* begin *

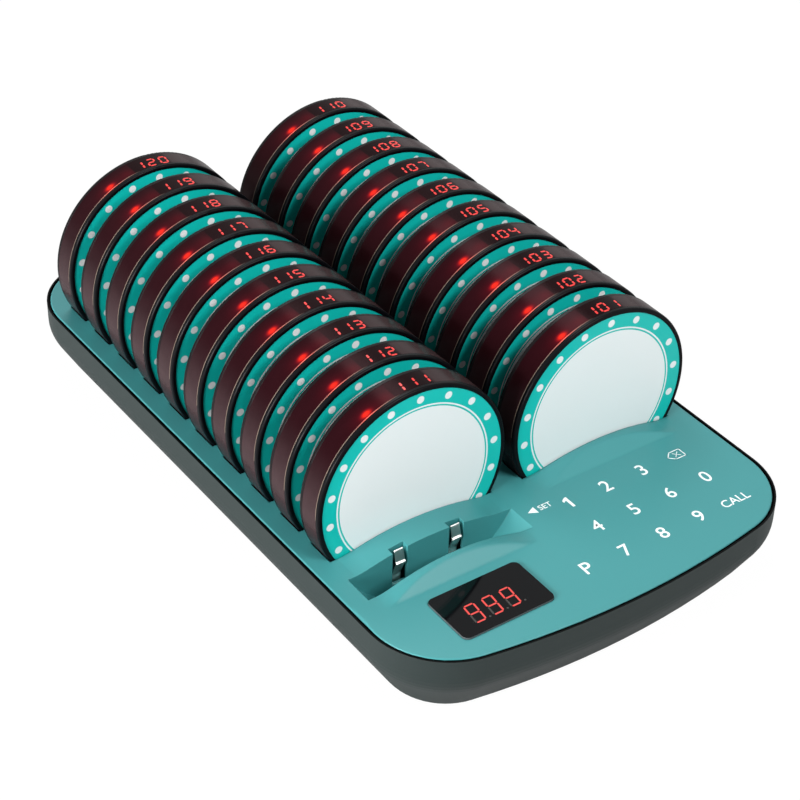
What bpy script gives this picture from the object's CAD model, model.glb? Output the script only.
# %% [markdown]
# # A guest pager system on a counter
#
# The object is a charcoal base with a teal cover. Twenty round coaster pagers stand in it on edge,
# in two columns of ten, and one slot in front of the left column is free. The solids come from the
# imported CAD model. This script gives them their finishes, prints the legends, lights the digits and
# sets up a plain studio. Everything is in metres: +X right, +Y to the back, +Z up.

import math

import bmesh
import bpy
import numpy as np
from mathutils import Matrix, Vector


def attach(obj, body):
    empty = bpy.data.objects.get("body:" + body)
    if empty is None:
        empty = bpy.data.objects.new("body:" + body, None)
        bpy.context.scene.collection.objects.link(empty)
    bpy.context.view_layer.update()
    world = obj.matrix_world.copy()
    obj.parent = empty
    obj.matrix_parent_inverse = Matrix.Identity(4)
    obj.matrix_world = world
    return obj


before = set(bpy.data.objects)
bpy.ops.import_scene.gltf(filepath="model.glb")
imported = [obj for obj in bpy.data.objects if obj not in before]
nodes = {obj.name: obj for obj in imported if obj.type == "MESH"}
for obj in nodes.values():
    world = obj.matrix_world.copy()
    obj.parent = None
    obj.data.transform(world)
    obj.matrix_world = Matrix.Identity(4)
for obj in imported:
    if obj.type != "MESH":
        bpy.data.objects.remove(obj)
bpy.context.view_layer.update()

# %% [markdown]
# ## Helpers
#
# Product drawings are in millimetres and paint charts give sRGB hex values, while Blender wants
# metres and linear light. Two one-line helpers do that, and a third adds a shader node, sets it and
# joins it to what feeds it. A real material needs many nodes, so that helper keeps each to a line.

# %% Units, colours and one function that adds a node
MM = 0.001


def colour(hex_value):
    """An sRGB hex value as linear red, green, blue and full alpha."""
    levels = [int(hex_value[i:i + 2], 16) / 255 for i in (1, 3, 5)]
    return tuple(c / 12.92 if c <= 0.04045 else ((c + 0.055) / 1.055) ** 2.4 for c in levels) + (1.0,)


def put(material, kind, inputs=None, output=0, **settings):
    """Adds a node, applies its settings, fills or links its inputs and gives one of its outputs."""
    tree = material.node_tree
    node = tree.nodes.new(kind)
    for name, value in settings.items():
        setattr(node, name, value)
    for name, value in (inputs or {}).items():
        if isinstance(value, bpy.types.NodeSocket):
            tree.links.new(value, node.inputs[name])
        else:
            node.inputs[name].default_value = value
    return node.outputs[output] if node.outputs else node


def new_material(name):
    """An empty node material with its output, ready for a surface."""
    material = bpy.data.materials.new(name)
    material.use_nodes = True
    material.node_tree.nodes.clear()
    return material


def finish_surface(material, shader):
    """Joins a shader to a new output node."""
    put(material, "ShaderNodeOutputMaterial", {"Surface": shader})
    return material


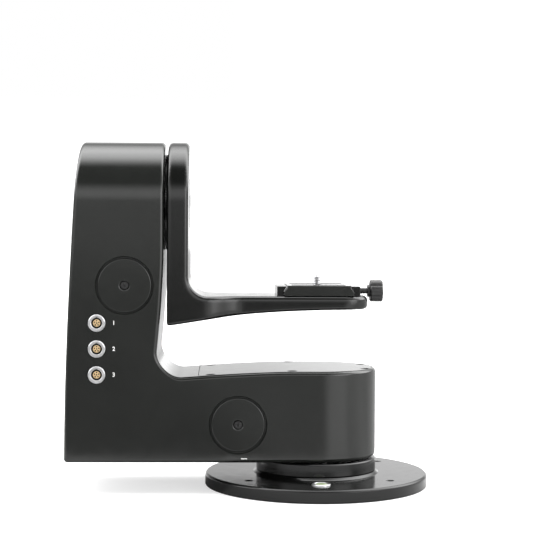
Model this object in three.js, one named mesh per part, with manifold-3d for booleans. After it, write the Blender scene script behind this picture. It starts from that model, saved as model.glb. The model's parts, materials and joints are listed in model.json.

* end *

REQUEST – Set all of the records down again, exactly as they stand.

ANSWER BELOW –
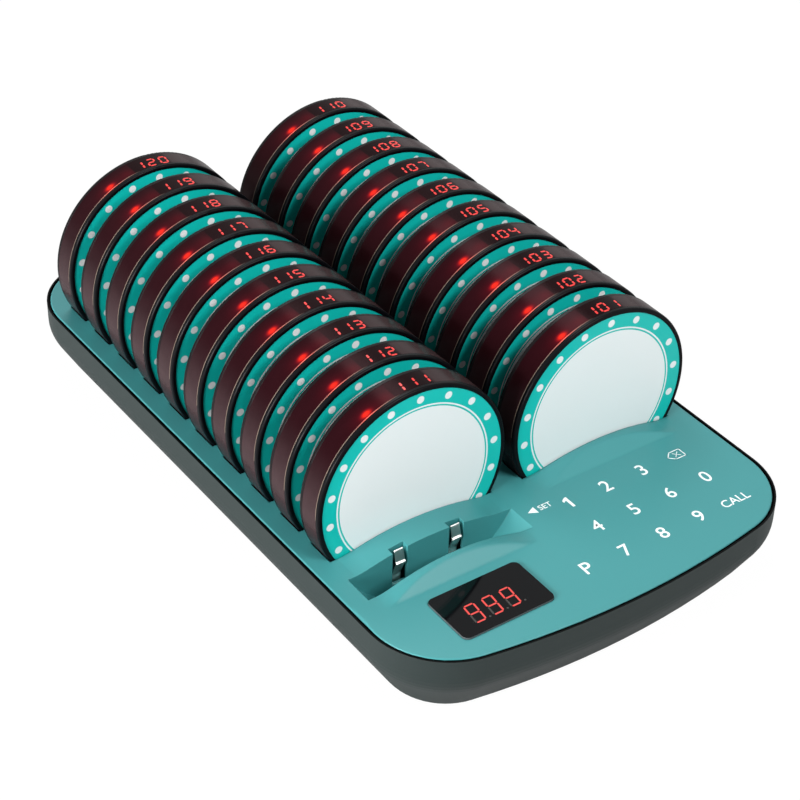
What bpy script gives this picture from the object's CAD model, model.glb? Output the script only.
# %% [markdown]
# # A guest pager system on a counter
#
# The object is a charcoal base with a teal cover. Twenty round coaster pagers stand in it on edge,
# in two columns of ten, and one slot in front of the left column is free. The solids come from the
# imported CAD model. This script gives them their finishes, prints the legends, lights the digits and
# sets up a plain studio. Everything is in metres: +X right, +Y to the back, +Z up.

import math

import bmesh
import bpy
import numpy as np
from mathutils import Matrix, Vector


def attach(obj, body):
    empty = bpy.data.objects.get("body:" + body)
    if empty is None:
        empty = bpy.data.objects.new("body:" + body, None)
        bpy.context.scene.collection.objects.link(empty)
    bpy.context.view_layer.update()
    world = obj.matrix_world.copy()
    obj.parent = empty
    obj.matrix_parent_inverse = Matrix.Identity(4)
    obj.matrix_world = world
    return obj


before = set(bpy.data.objects)
bpy.ops.import_scene.gltf(filepath="model.glb")
imported = [obj for obj in bpy.data.objects if obj not in before]
nodes = {obj.name: obj for obj in imported if obj.type == "MESH"}
for obj in nodes.values():
    world = obj.matrix_world.copy()
    obj.parent = None
    obj.data.transform(world)
    obj.matrix_world = Matrix.Identity(4)
for obj in imported:
    if obj.type != "MESH":
        bpy.data.objects.remove(obj)
bpy.context.view_layer.update()

# %% [markdown]
# ## Helpers
#
# Product drawings are in millimetres and paint charts give sRGB hex values, while Blender wants
# metres and linear light. Two one-line helpers do that, and a third adds a shader node, sets it and
# joins it to what feeds it. A real material needs many nodes, so that helper keeps each to a line.

# %% Units, colours and one function that adds a node
MM = 0.001


def colour(hex_value):
    """An sRGB hex value as linear red, green, blue and full alpha."""
    levels = [int(hex_value[i:i + 2], 16) / 255 for i in (1, 3, 5)]
    return tuple(c / 12.92 if c <= 0.04045 else ((c + 0.055) / 1.055) ** 2.4 for c in levels) + (1.0,)


def put(material, kind, inputs=None, output=0, **settings):
    """Adds a node, applies its settings, fills or links its inputs and gives one of its outputs."""
    tree = material.node_tree
    node = tree.nodes.new(kind)
    for name, value in settings.items():
        setattr(node, name, value)
    for name, value in (inputs or {}).items():
        if isinstance(value, bpy.types.NodeSocket):
            tree.links.new(value, node.inputs[name])
        else:
            node.inputs[name].default_value = value
    return node.outputs[output] if node.outputs else node


def new_material(name):
    """An empty node material with its output, ready for a surface."""
    material = bpy.data.materials.new(name)
    material.use_nodes = True
    material.node_tree.nodes.clear()
    return material


def finish_surface(material, shader):
    """Joins a shader to a new output node."""
    put(material, "ShaderNodeOutputMaterial", {"Surface": shader})
    return material


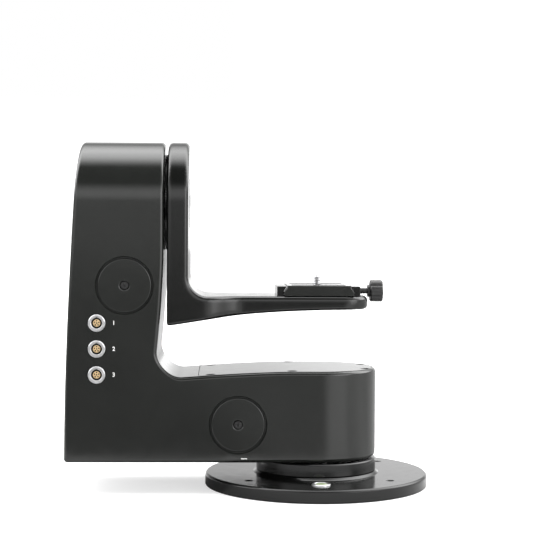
Model this object in three.js, one named mesh per part, with manifold-3d for booleans. After it, write the Blender scene script behind this picture. It starts from that model, saved as model.glb. The model's parts, materials and joints are listed in model.json.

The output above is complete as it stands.